Althanara had just raised his arms in celebration when he realized the fire from the ship was not a palpable hit. He did not, however, have time to panic. Before the thousand-pound shells of the ship had made it halfway to the target, the uranium bar from the distant Planetary Defense Center arrived.
The round penetrated from the bottom of Athanara’s ship and exited the top. Along the way it passed through the matter-antimatter converter and the antimatter storage tanks. Puncturing the plasma conduits of the HVM launcher on its way out was merely a formality.
The expanding ball of nuclear fire that had been a lander caught the main-gun rounds in mid-flight and disintegrated them. The shockwave and thermal pulse caught the Posleen along its path and incinerated them as well. From the exterior it was impossible to tell which round had arrived first.
This incident would create a running debate in history. The argument over whether it was the PDC round or those of the battleship that had destroyed the lander would be argued from boardroom to bar for years to come. The optimistic assumption was that it was the battleship’s guns that had caused the destruction. Medals, commendations and lucrative defense contracts would be based on that, false, assumption. That, however, was for the future. The present held only the result of the action. The shockwave that finally reached the battleship.
It was tests of the hydrogen bomb at Bikini Atoll that finally broke the power of the battleship. On that morning of hydrogen fire a fleet of empty ships was sunk by a single weapon. However, the blast from the already depleted lander was far less than the blast from the Bikini Bomb. And the lander was rather farther away.
When the shockwave from the nuclear blast washed across the ship the damage was great but not catastrophic. The wave of fire searched down through the great rents in the fabric of the ship, but was stymied by the same blast doors that were containing the flooding water. It exploded a few more exposed magazines, killed a handful of damage control personnel and tore the ship loose from her moorings. But it did not sink her.

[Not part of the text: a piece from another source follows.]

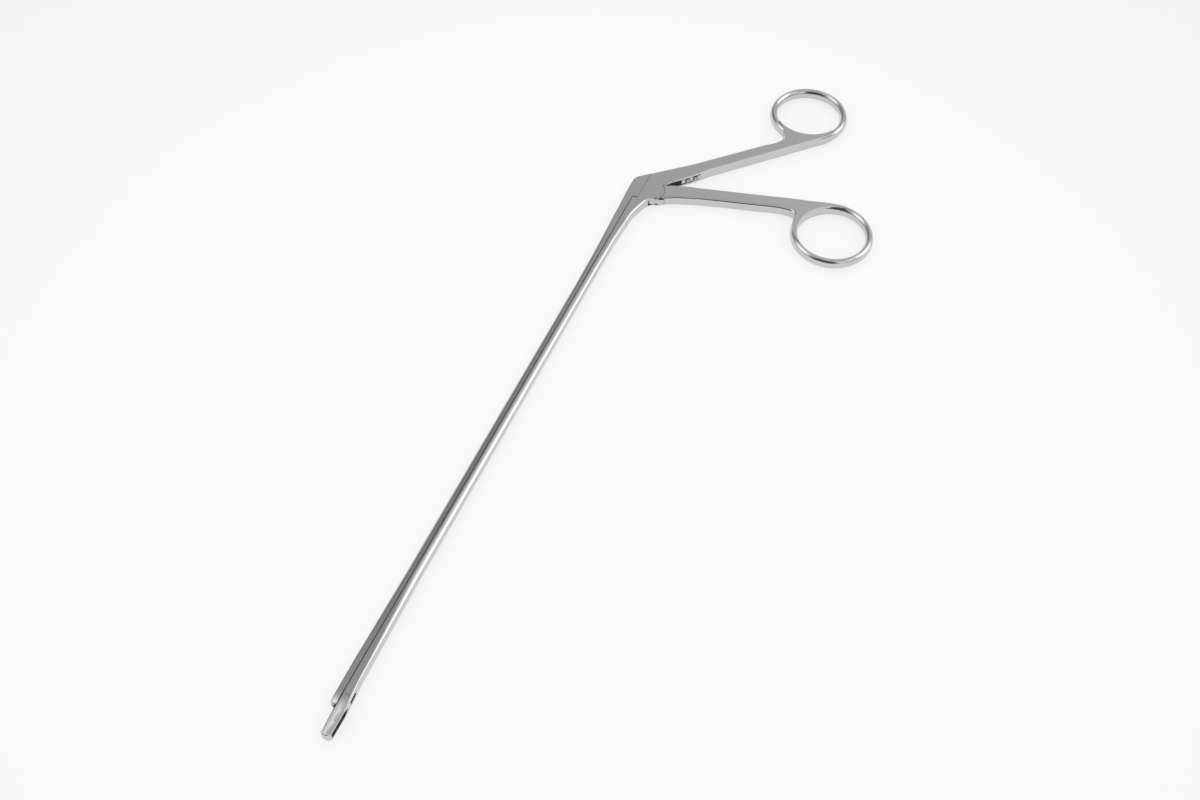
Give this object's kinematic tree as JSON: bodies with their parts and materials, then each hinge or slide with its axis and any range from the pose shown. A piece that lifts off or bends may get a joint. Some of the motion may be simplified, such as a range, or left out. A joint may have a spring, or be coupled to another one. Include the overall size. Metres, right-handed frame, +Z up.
{
  "type": "biopsy forceps",
  "caption": "Ring-handled biopsy forceps in steel with a long straight shaft, a sliding upper bar and a small basket jaw with a window.",
  "frame": {"origin": "on the handle pivot's axis, at the side face that the instrument lies on", "axes": "+X along the shaft to the jaws' tip, +Y from the shaft to the finger rings, +Z up through the thickness"},
  "size_m": [0.342, 0.101, 0.0046],
  "materials": {
    "satin_steel": "satin",
    "handle_steel": "satin",
    "slide_steel": "satin",
    "jaw_steel": "satin",
    "pin_steel": "satin",
    "spring_steel": "satin",
    "screw_steel": "satin"
  },
  "bodies": {
    "frame": {"fixed_frame": "satin_steel", "handle_pivot_pin": "pin_steel", "jaw_pivot_pin": "pin_steel", "leaf_spring": "spring_steel", "spring_screws": "screw_steel"},
    "handle": {"moving_handle": "handle_steel"},
    "slide": {"slide_bar": "slide_steel", "slide_drive_pin": "pin_steel"},
    "jaw": {"upper_jaw": "jaw_steel", "jaw_drive_pin": "pin_steel"}
  },
  "joints": [
    {"name": "handle_hinge", "type": "hinge", "parent": "frame", "child": "handle", "pos_m": [0, 0, 0.0023], "axis": [0, 0, -1], "range_deg": [-3, 21]},
    {"name": "slide_travel", "type": "slide", "parent": "frame", "child": "slide", "axis": [1, 0, 0], "range_m": [-0.0022, 0.0004]},
    {"name": "jaw_hinge", "type": "hinge", "parent": "frame", "child": "jaw", "pos_m": [0.2402, -0.0043, 0.0023], "axis": [0, 0, -1], "range_deg": [-7.5, 48.5]}
  ],
  "couplings": [
    {"joint": "slide_travel", "follows": "handle_hinge", "m_per_rad": -0.0057036},
    {"joint": "jaw_hinge", "follows": "handle_hinge", "ratio": 2.2793}
  ]
}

Sunk or not, the North Carolina was done for the day. One turret welded to the deck, huge gaps torn in her armor, and belching smoke and flame from the punctured engine rooms, she raised her other anchor and turned to the southeast. Let one of the other battlewagons take the position. “Showboat” had some cleaning up to do. The Planetary Defense Centers, however, were still in the midst of it.
Sten’lonoral fluffed his crest. The world below, which was supposed to be of relatively low technology, was aflame with war. The evidence was obvious even from space as flashes of nuclear fire and kinetic bombardment sparked on the surface.
His oolt’ondai was passing over a large sea and coming up on a continent, still in orbit, but descending, when a little-used sensor chimed.
“Antiship surface weapon detected,” the androgynous voice stated. “Request permission to engage.”
Sten’lonoral leaned forward and inspected the readout. It was so much gibberish but he did not want this supercilious Alld’nt piece of crap to know that. “Very well, you have my permission to engage.”